## Supplied data
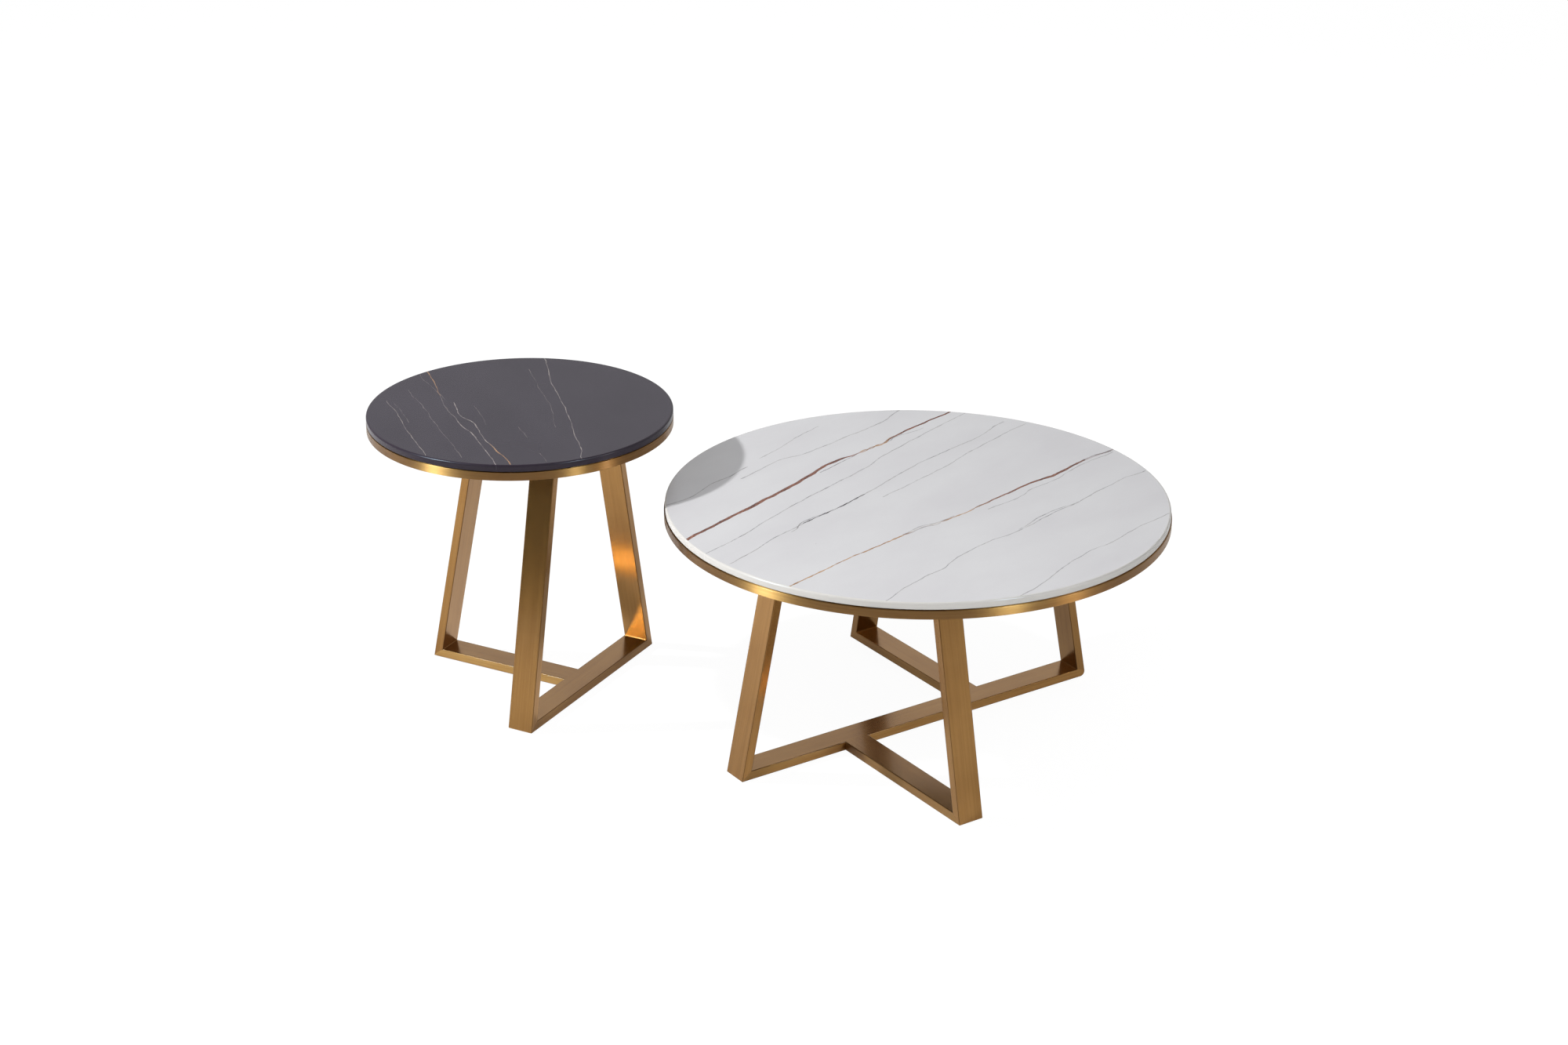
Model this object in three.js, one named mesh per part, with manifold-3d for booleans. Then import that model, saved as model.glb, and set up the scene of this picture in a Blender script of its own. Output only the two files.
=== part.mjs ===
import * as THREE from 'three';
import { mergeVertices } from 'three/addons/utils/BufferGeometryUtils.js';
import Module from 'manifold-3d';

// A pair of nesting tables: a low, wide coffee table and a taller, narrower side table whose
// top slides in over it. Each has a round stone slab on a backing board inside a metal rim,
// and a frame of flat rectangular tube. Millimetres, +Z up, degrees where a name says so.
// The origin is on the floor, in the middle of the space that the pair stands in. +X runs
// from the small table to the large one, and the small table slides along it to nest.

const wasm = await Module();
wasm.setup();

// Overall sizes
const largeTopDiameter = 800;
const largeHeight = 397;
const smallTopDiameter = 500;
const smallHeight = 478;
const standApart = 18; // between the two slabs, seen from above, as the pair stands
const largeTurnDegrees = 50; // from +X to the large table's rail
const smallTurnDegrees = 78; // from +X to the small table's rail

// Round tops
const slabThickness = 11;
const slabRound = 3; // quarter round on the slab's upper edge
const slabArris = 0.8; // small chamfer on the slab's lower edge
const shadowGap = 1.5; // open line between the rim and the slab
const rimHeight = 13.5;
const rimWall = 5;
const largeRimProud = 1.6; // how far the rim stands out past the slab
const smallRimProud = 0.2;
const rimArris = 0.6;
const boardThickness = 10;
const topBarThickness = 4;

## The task
Leave out every line without the string "import" and copy the rest.

## Solution below
Model this object in three.js, one named mesh per part, with manifold-3d for booleans. Then import that model, saved as model.glb, and set up the scene of this picture in a Blender script of its own. Output only the two files.
import * as THREE from 'three';
import { mergeVertices } from 'three/addons/utils/BufferGeometryUtils.js';
import Module from 'manifold-3d';